Your system sounds like mine. Like I mentioned, after a few tries of pulling a vacuum and it seeming to hold but leak once charged, I put the UV dye in and found all of the other leaks. That was when I took the nuclear option and just replaced it all. In a lot of cases on this truck, that's what I've found has been the most efficient way of dealing with maintenance/repairs. Otherwise I just keep chasing the next weakest link.....
 
Your system sounds like mine. Like I mentioned, after a few tries of pulling a vacuum and it seeming to hold but leak once charged, I put the UV dye in and found all of the other leaks. That was when I took the nuclear option and just replaced it all. In a lot of cases on this truck, that's what I've found has been the most efficient way of dealing with maintenance/repairs. Otherwise I just keep chasing the next weakest link.....
^^^^ 👍
One of the pitfalls of A/C work is that sometimes the system will hold 'vacuum' but not pressure. This is especially true of compressor front seals and pin holes in rubber barrier hoses. Their natural position being under pressure, then when a vacuum is applied it tends to pull the 'leaky' part back inward and make a suitable seal. Only to fail again once pressure is exerted on it.

Just one of those 'quirks' that can be very frustrating.

Too....if you've found leaks at Orings/mating surfaces....chances are....all of them need to be checked. The Orings deteriorate over time or take a 'compression set'. That is why I recommend the use of Nylog when lubricating Orings and fitting mating surfaces *much to the distress of certain folks*. ;)
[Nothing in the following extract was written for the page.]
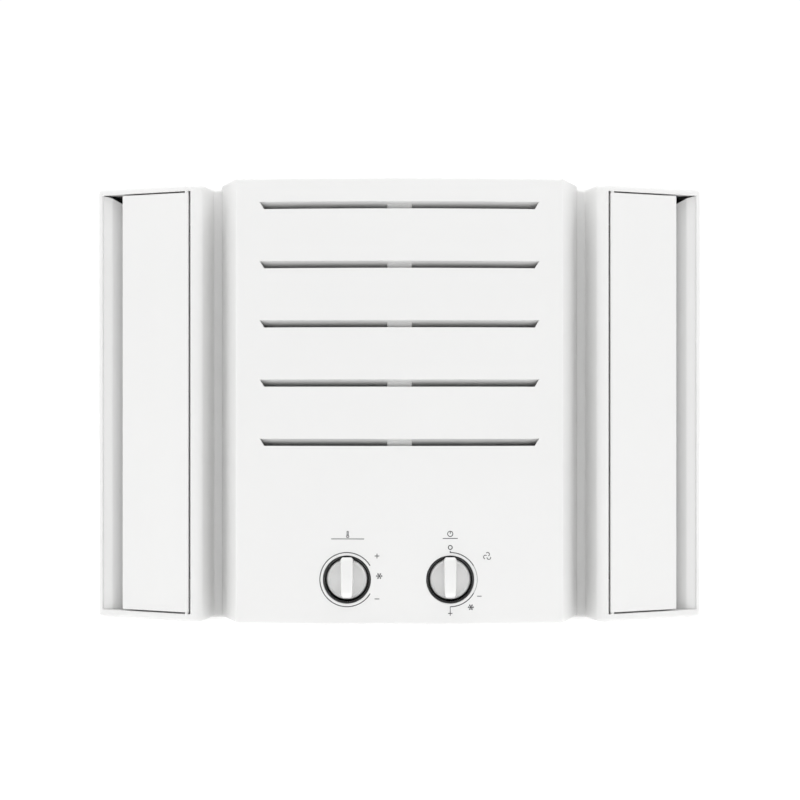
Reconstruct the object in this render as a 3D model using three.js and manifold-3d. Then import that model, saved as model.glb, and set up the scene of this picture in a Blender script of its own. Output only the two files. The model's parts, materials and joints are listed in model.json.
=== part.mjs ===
// A compact window air conditioner: a moulded front with two side outlets on a steel chassis.
// Millimetres. +X is to the right as seen from the room, +Z is up and the front faces -Y.
// The pieces are drawn with y as the depth behind the foremost line of the centre panel, and the last
// lines move the whole object so that its origin is the middle of its footprint.

import * as THREE from 'three';
import { mergeVertices } from 'three/addons/utils/BufferGeometryUtils.js';
import Module from 'manifold-3d';

const wasm = await Module();
wasm.setup();

// Clearances
const TOUCH = 0.3;
const RUNNING = 0.8;

// Front frame
const FRAME_WIDTH = 480;
const FRAME_HEIGHT = 340.5;
const FRAME_DEPTH = 140;
const FRAME_WALL = 2.5;
const FRAME_TOP = 4.7;
const FRAME_FLOOR = 6.1;
const FRAME_EDGE = 2.4;
const CORNER_RADIUS = 6;
const WING_FRONT = 27.7;
const WING_SLOPE = THREE.MathUtils.degToRad(26.5);
const WING_SHOULDER = 9;
const VALLEY_DEPTH = 60.3;
const VALLEY_FLOOR = 6.6;
const VALLEY_SLANT = 5.5;
const RECESS_WIDTH = 17.8;
const OPENING_STOP = 22;
const DEFLECTOR_SET = 67.5;
const DEFLECTOR_FLAT = 7.5;
const DEFLECTOR_RADIUS = 9;
const DEFLECTOR_LEAN = 3.5;
const DEFLECTOR_GAP = 8;

// Centre panel
const PANEL_WIDTH = 251.3;
const PANEL_FLARE = 15.3;
const PANEL_BOW = 9;
const PANEL_DEPTH = 60;
const PANEL_WALL = 2.5;
const PANEL_RISE = 3;
const PANEL_BOTTOM = 1;
const PANEL_EDGE = 1.6;
const SLOT_COUNT = 5;
const SLOT_PITCH = 45.4;
const SLOT_BELOW_TOP = 21.4;
const SLOT_LENGTH = 213;
const SLOT_HEIGHT = 5.6;
const SLOT_END_SLANT = 4;
const LIP_LENGTH = 13;
const LIP_TILT = THREE.MathUtils.degToRad(38);
const RIB_WIDTH = 19.1;

// Knobs and the controls behind them
const KNOB_SPACING = 79;
const KNOB_SHIFT = -0.7;
const KNOB_HEIGHT = 35.6;
const WELL_DIAMETER = 36.9;
const WELL_WALL = 1.4;
const WELL_DEPTH = 11;
const KNOB_DIAMETER = 31;
const KNOB_SKIRT = 5;
const KNOB_PROUD = 6;
const GRIP_WIDTH = 9.4;
const GRIP_POINTER = 17.2;
const GRIP_TAIL = 14.6;
const SPINDLE_DIAMETER = 6;
const CONTROL_BODY = 34;
const CONTROL_DEPTH = 20;

// Side flaps
const FLAP_THICKNESS = 2.6;
const FLAP_GAP = 1.4;
const FLAP_LIP = 6;
const PIN_DIAMETER = 2.8;
const PIN_ENGAGEMENT = 3;
const HINGE_INSET = 1.9;

// Cabinet and chassis
const CABINET_INSET = 20;
const CABINET_LIFT = 9;
const CABINET_DROP = 7.5;
const CABINET_DEPTH = 405;
const SEAT_DEPTH = 0.3;
const SHEET = 1.2;
const PAN_SHEET = 1.5;
const PAN_RIM = 22;
const RUNNER_WIDTH = 34;
const RUNNER_INSET = 62;
const BOLT_DIAMETER = 5;

// Air path
const FILTER_DEPTH = 4;
const FILTER_WIDTH = 244;
const FILTER_TAB = 60;
const FILTER_BOTTOM = 66;
const COIL_WIDTH = 236;
const COIL_DEPTH = 34;
const COIL_FRONT = 80;
const COIL_BENDS = 6;
const HOUSING_DEPTH = 86;
const INLET_DIAMETER = 150;
const WHEEL_DIAMETER = 186;
const WHEEL_WIDTH = 64;
const WHEEL_BLADES = 24;
const SHAFT_DIAMETER = 8;
const MOTOR_DIAMETER = 104;
const MOTOR_LENGTH = 82;
const FAN_DIAMETER = 250;
const FAN_WIDTH = 30;
const FAN_BLADES = 5;
const CONDENSER_DEPTH = 36;
const GUARD_DEPTH = 24;
const GUARD_BARS = 13;
const GUARD_RIM = 14;
const LOUVRE_LENGTH = 78;
const LOUVRE_HEIGHT = 5.2;
const SIDE_LOUVRES = 9;
const SIDE_PITCH = 20;
const TOP_LOUVRES = 5;
const TOP_PITCH = 18;
const TOP_SPACING = 116;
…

In situations such as yours....if finances and time will allow, you did the best thing.
 
Yep @flintknapper that was exactly my assumption. The vacuum pulled them a certain way and/or allowed them to expand ever so slightly and seal enough to hold vacuum. Once pressure was applied, fail!
 
Ill keep you guys posted. I greatly appreciate all the help and I know components can be a tad worn out after 300k miles. Where's a good place to get the dye from?
 
Amazon or local parts store. I don't remember where I got mine from but it should have the dye, light, and stylish yellow glasses to see it.